12. Each Party recognizes that any actual or threatened disclosure of Confidential Information in violation of this Agreement may cause the Disclosing Party irreparable harm and be exceptionally difficult to quantify such that the Disclosing Party shall be entitled to injunctive relief or a decree of specific performance upon a proper showing of such a violation, without the necessity of demonstrating actual monetary damage.
13. This Agreement shall become effective on the date set forth above and shall continue in effect until terminated in writing by either Party. The obligation to protect and not disclose the Confidential Information received prior to such termination shall survive the termination of this Agreement for the periods specified herein.
14. This Agreement embodies the entire agreement of the parties relating to the subject matter hereof and supersedes any prior such agreements. This Agreement may not be amended except by a written agreement signed by both Parties.

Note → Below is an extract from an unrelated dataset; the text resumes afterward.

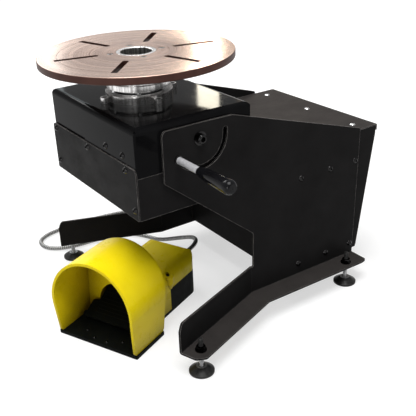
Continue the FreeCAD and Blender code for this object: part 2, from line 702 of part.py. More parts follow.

15. No waiver of any provision or condition of this Agreement shall be valid unless executed in writing and signed by the party to be bound thereby, and then only to the extent specified in such waiver. No waiver of any provision or condition of this Agreement shall be construed as a waiver of any other provision or condition of this Agreement, and no present waiver of any provision or condition of this Agreement shall be construed as a future waiver of such provision or condition.
16. This Agreement shall be governed and construed in accordance with the laws of the State of Wisconsin and shall bind and inure to the benefit of the Parties hereto and their respective successors and assigns. IN WITNESS WHEREOF, the Parties here have caused this Agreement to be executed by their duly authorized representatives as of the day and year set forth above.